_What you should do_
Copy exactly the lines from the start of the data below through the one that carries "reach = (HOLE_LENGTH - HOLE_HEIGHT) / 2", and only those.

_Rows_
______________________________

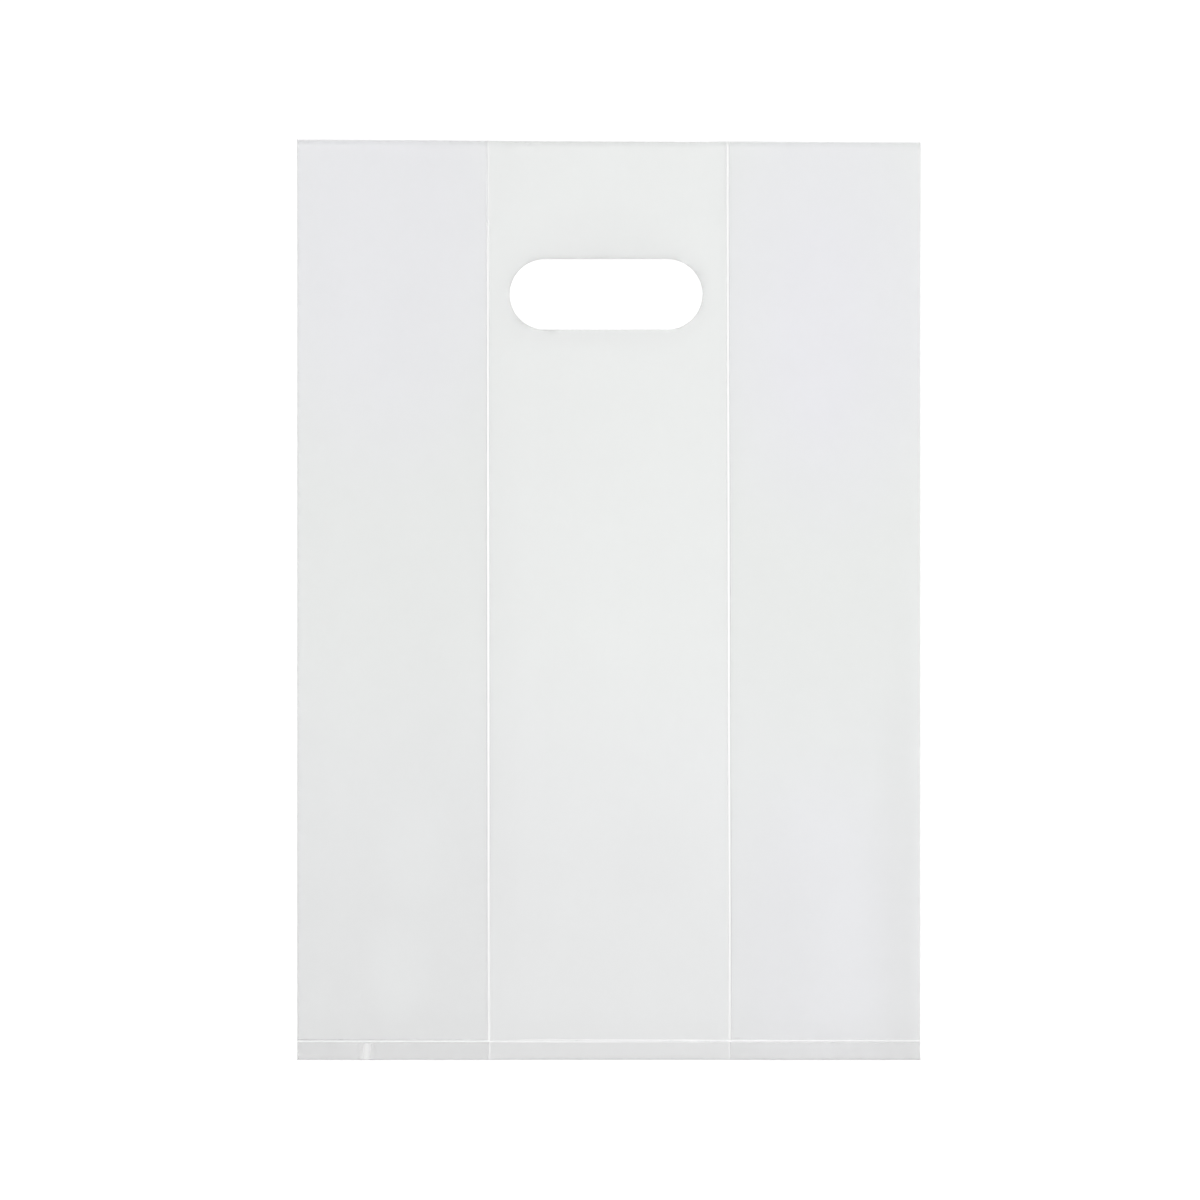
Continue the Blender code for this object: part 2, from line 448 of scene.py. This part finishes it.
# %% Punch the hand hole
PUNCH_SIDES = 96
PUNCH_DEPTH = 0.02
hole_x = HOLE_OFFSET
hole_y = BAG_LENGTH / 2 - HOLE_DROP - HOLE_HEIGHT / 2
reach = (HOLE_LENGTH - HOLE_HEIGHT) / 2


def combine(obj, tool, operation):
    """Joins or cuts with another closed shape, then removes that shape."""
    boolean = obj.modifiers.new(tool.name, "BOOLEAN")
    boolean.operation = operation
    boolean.solver = "EXACT"
    boolean.object = tool
    apply_modifier(obj, boolean.name)
    bpy.data.objects.remove(tool, do_unlink=True)


deselect_everything()
bpy.ops.mesh.primitive_cylinder_add(
    vertices=PUNCH_SIDES, radius=HOLE_HEIGHT / 2, depth=PUNCH_DEPTH, location=(hole_x, hole_y, 0.0)
)
punch = bpy.context.active_object
bpy.ops.object.transform_apply(location=True, rotation=True, scale=True)
for side in (1, -1):
    start_editing(punch)
    select_where(punch, lambda co: side * (co.x - hole_x) > SAME_PLACE)
    bpy.ops.transform.translate(value=(side * reach, 0.0, 0.0))
    finish_editing()
combine(bag, punch, "DIFFERENCE")
report("punched", bag)

# %% Weld the bottom
weld_spacing = FILM + WELD_GAP
WELD_STEP = 0.003

deselect_everything()
bpy.ops.mesh.primitive_cube_add(size=1.0, location=(0.0, weld_y, 0.0))
weld = bpy.context.active_object
weld.scale = (BAG_WIDTH - FILM, WELD_WIDTH, 1.0)
bpy.ops.object.transform_apply(location=True, rotation=True, scale=True)
start_editing(weld)
for x_cut in spaced(-CREASE_X, CREASE_X, WELD_STEP):
    slice_at((x_cut, 0.0, 0.0), (1.0, 0.0, 0.0))
finish_editing()
for vert in weld.data.vertices:
    if vert.co.z > 0:
        inside = eased((CREASE_X - abs(vert.co.x)) / SETTLE_INSIDE_CREASE)
        vert.co.z = (FRONT_LEVEL - LEAVES * inside) * weld_spacing + FILM + WELD_BEAD
        vert.co.y = weld_y + (vert.co.y - weld_y) / 2
    else:
        vert.co.z = FILM / 2
combine(bag, weld, "UNION")
bag.data.polygons.foreach_set("use_smooth", [True] * len(bag.data.polygons))
report("welded", bag)

# %% [markdown]
# ## Shader maths
# Most of the film's look is arithmetic on its place: how far from a crease, how near the weld. A small
# class lets that arithmetic be written as Python expressions, each of which adds one Math node.

# %% A socket that Python can calculate with
class Wire:
    """One value flowing through a node tree."""

    def __init__(self, graph, socket):
        self.graph = graph
        self.socket = socket

    def math(self, operation, *others):
        settings = {"operation": operation}
        values = {number: value for number, value in enumerate((self, *others))}
        return self.graph.node("ShaderNodeMath", settings, values)

    def __add__(self, other):
        return self.math("ADD", other)

    def __sub__(self, other):
        return self.math("SUBTRACT", other)

    def __mul__(self, other):
        return self.math("MULTIPLY", other)

    def __truediv__(self, other):
        return self.math("DIVIDE", other)

    def __abs__(self):
        return self.math("ABSOLUTE")

    def __rsub__(self, other):
        return self * -1.0 + other

    __radd__ = __add__
    __rmul__ = __mul__


class Graph:
    """A material's or the world's nodes, added one call at a time."""

    def __init__(self, owner):
        owner.use_nodes = True
        self.tree = owner.node_tree
        self.tree.nodes.clear()

    def node(self, kind, settings=None, values=None, output=0):
        made = self.tree.nodes.new(kind)
        for name, value in (settings or {}).items():
            setattr(made, name, value)
        for name, value in (values or {}).items():
            if isinstance(value, Wire):
                self.tree.links.new(value.socket, made.inputs[name])
            else:
                made.inputs[name].default_value = value
        return Wire(self, made.outputs[output])

    def split(self, vector):
        """A vector's three parts."""
        made = self.node("ShaderNodeSeparateXYZ", None, {0: vector}).socket.node
        return [Wire(self, part) for part in made.outputs]

    def output(self, surface, kind="ShaderNodeOutputMaterial"):
        """Ends the tree in this surface."""
        end = self.tree.nodes.new(kind)
        self.tree.links.new(surface.socket, end.inputs["Surface"])

    def falling(self, distance, near, far):
        """1 where the distance is under near, falling smoothly to 0 at far."""
        settings = {"interpolation_type": "SMOOTHSTEP"}
        values = {"Value": distance, "From Min": near, "From Max": far, "To Min": 1.0, "To Max": 0.0}
        return self.node("ShaderNodeMapRange", settings, values)

    def mixed(self, share, first, second):
        """Two colours mixed by a share from 0 to 1."""
        settings = {"data_type": "RGBA", "clamp_factor": True}
        return self.node("ShaderNodeMix", settings, {0: share, 6: first, 7: second}, output=2)

    def kept(self, name):
        """A value kept on the mesh's vertices."""
        return self.node("ShaderNodeAttribute", {"attribute_name": name}, None, output=2)


# %% [markdown]
# ## The film
# Each face of the film lets most light through and scatters the rest. Principled's Alpha is that share:
# the layers then add up by themselves. The colour is a cold light grey, a little greener in the middle,
# where there are two layers, and bluer over the gussets, with painted shade and painted light in it.
# Folds and welds are stretched white and cloudy, with a painted highlight for the light that the fold
# and the bead catch, and a thin line of painted shade on each side where the film bends away.

# %% The film's material
PANEL_HAZE = 0.20
LEAF_HAZE = 0.02
OBJECT_COORDINATES = 3
film_material = bpy.data.materials.new("clear_film")
g = Graph(film_material)
px, py, _ = g.split(g.node("ShaderNodeTexCoord", output=OBJECT_COORDINATES))
tucked_in = g.kept("tucked")
print("film haze per face:", PANEL_HAZE, "and", LEAF_HAZE)

# %% How far each place is from the folds, the weld, the cuts and the hole
right_share = 1.0 - g.falling(px, -CREASE_X, CREASE_X)
leaning = right_share * (RIGHT_LEAN - LEFT_LEAN) + LEFT_LEAN
across = px + py * leaning / BAG_LENGTH + right_share * RIGHT_SHIFT
from_crease = abs(abs(across) - CREASE_X)
from_weld = abs(py - weld_y + px * (WELD_TILT / BAG_WIDTH))
from_left = px + BAG_WIDTH / 2
from_right = BAG_WIDTH / 2 - px
from_bottom = py + BAG_LENGTH / 2
past_end = (abs(px - HOLE_OFFSET) - reach).math("MAXIMUM", 0.0)
off_middle = py - hole_y
from_hole = (past_end * past_end + off_middle * off_middle).math("SQRT") - HOLE_HEIGHT / 2

# %% Folds and weld stretched white, with a painted highlight on them and painted shade beside them
CREASE_CORE, CREASE_END = 0.0003, 0.0009
WELD_CORE, WELD_HAZE_END, WELD_WHITE_END = 0.0002, 0.0005, 0.0007
FLANK_MIDDLE, FLANK_CORE, FLANK_END = 0.0012, 0.0001, 0.0006
SKIRT_BLEND = 0.001
SKIRT_LOSS = 0.6  # the creases are less white in the skirt
WHITER_FROM, WHITER_TO = 0.010, CREASE_X + 0.020  # the weld is whiter at the right

in_skirt = g.falling(py, weld_y - SKIRT_BLEND, weld_y)
# The crease's stretched white also carries a painted highlight of the rounded fold
crease = g.falling(from_crease, CREASE_CORE, CREASE_END)
crease_strength = g.kept("stretch_white_and_highlight") * (1.0 - in_skirt * SKIRT_LOSS)
crease_white_and_highlight = crease * (crease_strength * 2.0).math("MINIMUM", 1.0)
# A thin line of painted shade on each side of a crease
painted_shade_beside_crease = g.falling(abs(from_crease - FLANK_MIDDLE), FLANK_CORE, FLANK_END)

# The weld's stretched white also carries a painted highlight of its bead
weld_right = 1.0 - g.falling(px, WHITER_FROM, WHITER_TO)
weld_line = g.falling(from_weld, WELD_CORE, WELD_HAZE_END)
weld_white_and_highlight = g.falling(from_weld, WELD_CORE, WELD_WHITE_END) * (weld_right * 0.3 + 0.05)
# A thin line of painted shade on each side of the weld
painted_shade_beside_weld = g.falling(abs(from_weld - FLANK_MIDDLE), FLANK_CORE, FLANK_END)

# %% Thin marks, where the film was creased a little: painted highlights on small wrinkles, and a line of painted shade beside the right crease
def thin_mark(column, top, bottom, half_width, lean=0.0):
    """1 along a thin upright mark between two of the photograph's rows, leaning right towards its top."""
    mark_x, high_y = from_photo(column, top)
    _, low_y = from_photo(column, bottom)
    half_height = (high_y - low_y) / 2
    sideways = abs(px - mark_x - (py - low_y) * lean)
    lengthways = abs(py - (high_y + low_y) / 2)
    within = g.falling(lengthways, 0.7 * half_height, half_height)
    return g.falling(sideways, 0.0, half_width * PIXEL) * within


# Painted highlights on three small wrinkles, the last one in the skirt
wide_wrinkle_highlight = thin_mark(820, 540, 700, 9)
curl_wrinkle_highlight = thin_mark(516, 488, 548, 2.5, 0.09)
skirt_wrinkle_highlight = thin_mark(366, 1041, 1063, 13.0, 0.08)
# A short line of painted shade beside the right crease, below the mouth
painted_shade_by_right_crease = thin_mark(724.7, 110, 222, 2.0)

# %% How many shades darker the film is than its lightest: each place's share times its shades
ONE_SHADE = 0.056
LEFT_FOLD_CORE, LEFT_FOLD_END = 0.0004, 0.0012
RIGHT_FOLD_CORE, RIGHT_FOLD_END = 0.0008, 0.0035
BOTTOM_CUT_CORE, BOTTOM_CUT_END = 0.0005, 0.0013
HOLE_RIM_END = 0.009

shades = g.kept("darker") + in_skirt * 5.0
shades = shades + painted_shade_beside_crease * 1.5 + painted_shade_beside_weld * 0.8
# Painted shade along the left fold, the bottom cut and the rim of the hole
shades = shades + g.falling(from_left, LEFT_FOLD_CORE, LEFT_FOLD_END) * 9.0
shades = shades + g.falling(from_bottom, BOTTOM_CUT_CORE, BOTTOM_CUT_END) * 18.0
shades = shades + g.falling(from_hole, 0.0, HOLE_RIM_END) * 3.5
# Painted light along the right fold and on the wrinkles, and the painted shade line by the right crease
shades = shades - g.falling(from_right, RIGHT_FOLD_CORE, RIGHT_FOLD_END) * 4.0
shades = shades - wide_wrinkle_highlight * 2.0 - curl_wrinkle_highlight * 5.0 + painted_shade_by_right_crease * 8.0

# %% Colour and haze
MIDDLE_TINT = (0.712, 0.733, 0.722, 1.0)
BLUE_TINT = (0.719, 0.72, 0.765, 1.0)
WHITE_AND_HIGHLIGHT = (1.0, 1.0, 1.0, 1.0)
SHADED = (0.52, 0.52, 0.525, 1.0)
CREASE_HAZE = 0.75
MARK_HAZE = 0.35
WELD_HAZE = 0.34
GLOSS = {"Roughness": 0.2, "IOR": 1.5, "Specular IOR Level": 0.75}

colour = g.mixed(g.kept("bluer"), MIDDLE_TINT, BLUE_TINT)
# The painted shade and light, with the skirt's darkness and the unevenness, mix in a darker grey
colour = g.mixed(shades * ONE_SHADE, colour, SHADED)
# Stretched white with a painted highlight on the creases and the weld, and a painted highlight on the
# skirt's wrinkle
white = crease_white_and_highlight.math("MAXIMUM", weld_white_and_highlight).math("MAXIMUM", skirt_wrinkle_highlight)
colour = g.mixed(white, colour, WHITE_AND_HIGHLIGHT)

haze = (1.0 - tucked_in) * (PANEL_HAZE - LEAF_HAZE) + LEAF_HAZE
haze = haze.math("MAXIMUM", crease * crease_strength * CREASE_HAZE)
haze = haze.math("MAXIMUM", skirt_wrinkle_highlight * MARK_HAZE)
haze = haze.math("MAXIMUM", weld_line * WELD_HAZE)

principled = g.node("ShaderNodeBsdfPrincipled", None, {"Base Color": colour, "Alpha": haze, **GLOSS})
g.output(principled)
bag.data.materials.clear()
bag.data.materials.append(film_material)

# %% Tie the piece to the frame
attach(bag, "root")
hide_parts("carrier_bag")

# %% [markdown]
# ## Floor, light and background
# The photograph was cut out on white. A floor that adds a little white of its own, only for the camera,
# gives that background and still keeps the bag's soft shadow. A lamp could light the bag, but each of
# its shadow rays has to pass through up to eight faces of film, which is slow. So the world itself
# gives the light, as a white studio does: dim low down, bright overhead, with one soft bright patch.

# %% The floor
FLOOR_SIDE = 30.0
FLOOR_Z = -0.00005
FLOOR_GREY = (0.9, 0.9, 0.9, 1.0)
PURE_WHITE = (1.0, 1.0, 1.0, 1.0)
GLOW_STRENGTH = 1.12
GLOW_SHARE = 0.8

deselect_everything()
bpy.ops.mesh.primitive_plane_add(size=FLOOR_SIDE, location=(0.0, 0.0, FLOOR_Z))
floor = bpy.context.active_object
floor.name = "floor"
floor_material = bpy.data.materials.new("white_floor")
f = Graph(floor_material)
diffuse = f.node("ShaderNodeBsdfDiffuse", None, {"Color": FLOOR_GREY})
glow = f.node("ShaderNodeEmission", None, {"Color": PURE_WHITE, "Strength": GLOW_STRENGTH})
floor_rays = f.tree.nodes.new("ShaderNodeLightPath").outputs
seen = Wire(f, floor_rays["Is Camera Ray"]) + Wire(f, floor_rays["Is Glossy Ray"])
seen = seen + Wire(f, floor_rays["Is Transmission Ray"])
glow_share = seen.math("MINIMUM", 1.0) * GLOW_SHARE
f.output(f.node("ShaderNodeMixShader", None, {0: glow_share, 1: diffuse, 2: glow}))
floor_material.cycles.emission_sampling = "NONE"
floor.data.materials.append(floor_material)

# %% The world: dim low down, bright overhead, with a softly bright patch for a lamp
LOW_LEVEL = 0.30
HIGH_LEVEL = 1.29
DIM_BELOW, BRIGHT_ABOVE = 0.20, 0.85  # how far a direction points upwards, from 0 to 1
PATCH_LEVEL = 1.6
PATCH_TOWARDS = Vector((-0.25, 0.62, 0.74)).normalized()
PATCH_CORE, PATCH_END = 0.01, 0.12

world = bpy.data.worlds.new("world")
bpy.context.scene.world = world
w = Graph(world)
direction = w.node("ShaderNodeTexCoord", output=0)
upwards = w.split(direction)[2]
dot_product = {"operation": "DOT_PRODUCT"}
facing = w.node("ShaderNodeVectorMath", dot_product, {0: direction, 1: PATCH_TOWARDS}, output=1)
patch = w.falling(1.0 - facing, PATCH_CORE, PATCH_END)
overall = HIGH_LEVEL - w.falling(upwards, DIM_BELOW, BRIGHT_ABOVE) * (HIGH_LEVEL - LOW_LEVEL)
sky_level = overall + patch * PATCH_LEVEL
sky = w.node("ShaderNodeBackground", None, {"Color": PURE_WHITE, "Strength": sky_level})
backdrop = w.node("ShaderNodeBackground", None, {"Color": PURE_WHITE, "Strength": 1.0})
straight = Wire(w, w.tree.nodes.new("ShaderNodeLightPath").outputs["Is Camera Ray"])
world_mix = w.node("ShaderNodeMixShader", None, {0: straight, 1: sky, 2: backdrop})
w.output(world_mix, "ShaderNodeOutputWorld")
world.cycles.sampling_method = "NONE"
print("world levels:", LOW_LEVEL, "to", HIGH_LEVEL, "and", PATCH_LEVEL, "more in the patch")

# %% Finish
TRANSPARENT_BOUNCES = 32  # enough for every face that a ray meets in a fold seen from low down
DIFFUSE_BOUNCES = 2
bpy.context.scene.view_settings.view_transform = "Standard"
bpy.context.scene.cycles.transparent_max_bounces = TRANSPARENT_BOUNCES
bpy.context.scene.cycles.diffuse_bounces = DIFFUSE_BOUNCES
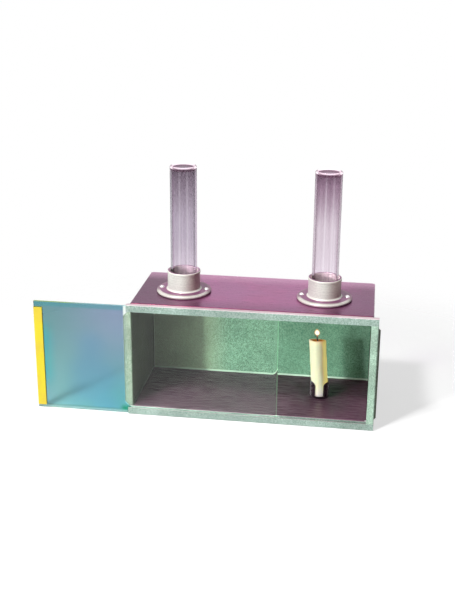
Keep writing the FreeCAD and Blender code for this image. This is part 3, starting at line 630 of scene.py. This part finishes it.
# Sheet metal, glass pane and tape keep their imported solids

lid_material = purple_lid()
floor_material = purple_floor()
# The clip's near-black colours are painted shade: the dark inside of the box reflected in its aluminium.
clip_material = small_part_metal("clip_aluminium", (0.13, 0.09, 0.11), (0.05, 0.03, 0.045), 0.30,
                                 flank_highlight=(0.80, 0.74, 0.78))
rivet_material = small_part_metal("rivet_aluminium", (0.92, 0.90, 0.91), (0.74, 0.70, 0.72), 0.24)
for node, material in {
    "top_panel": lid_material, "floor_panel": floor_material, "back_panel": back_sheet,
    "left_wall": wall_sheet, "right_wall": wall_sheet, "upper_channel": mint_sheet,
    "lower_channel": mint_sheet, "end_channel": end_sheet, "glass_pane": pane_glass(),
    "edge_tape": yellow_tape(), "candle_clip": clip_material, "clip_rivet": rivet_material,
}.items():
    dress(node, material)


# Chimneys

TUBE_WALL = 1.8
MOUTH_BEAD = 1.4
FOOT_BEVEL = 0.3
# The mauve tints of each tube at its foot, middle and mouth: painted coloured light, darkening upwards as painted
# shade.
TUBE_PAINTED_TINTS = {
    "left": ((0.92, 0.86, 0.92), (0.72, 0.67, 0.74), (0.45, 0.39, 0.45)),
    "right": ((0.97, 0.92, 0.97), (0.88, 0.82, 0.87), (0.51, 0.39, 0.48)),
}
# Each tube's left and right edge colours: painted reflections of dark and coloured surroundings.
TUBE_EDGE_REFLECTIONS = {
    "left": ((0.20, 0.22, 0.23), (0.50, 0.34, 0.48)),
    "right": ((0.46, 0.34, 0.43), (0.27, 0.21, 0.25)),
}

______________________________

_Solution for this problem_
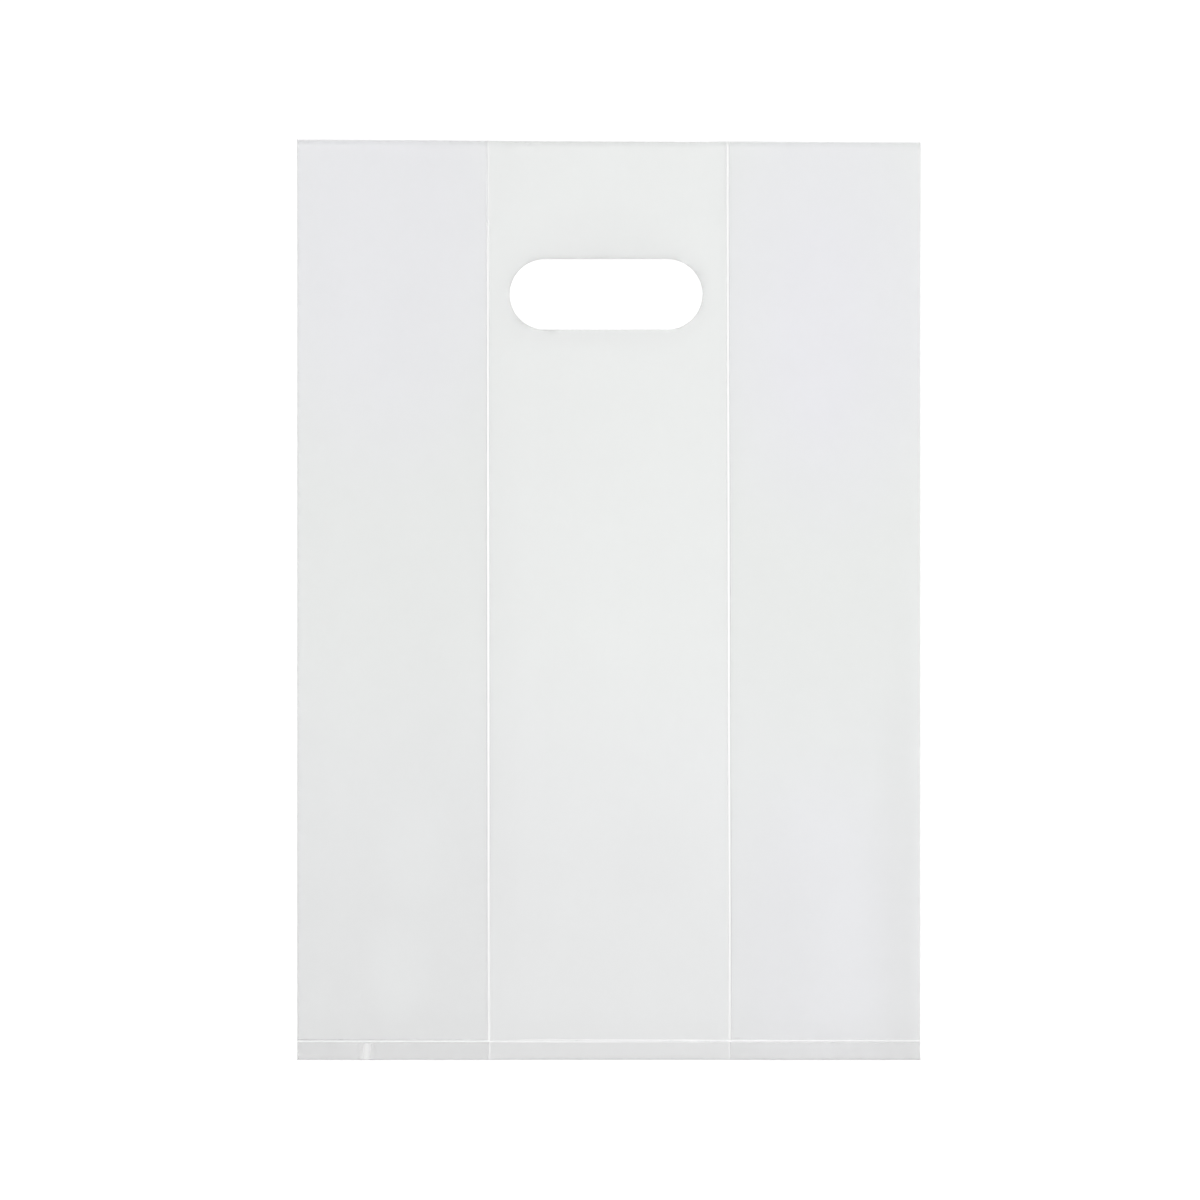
Continue the Blender code for this object: part 2, from line 448 of scene.py. This part finishes it.
# %% Punch the hand hole
PUNCH_SIDES = 96
PUNCH_DEPTH = 0.02
hole_x = HOLE_OFFSET
hole_y = BAG_LENGTH / 2 - HOLE_DROP - HOLE_HEIGHT / 2
reach = (HOLE_LENGTH - HOLE_HEIGHT) / 2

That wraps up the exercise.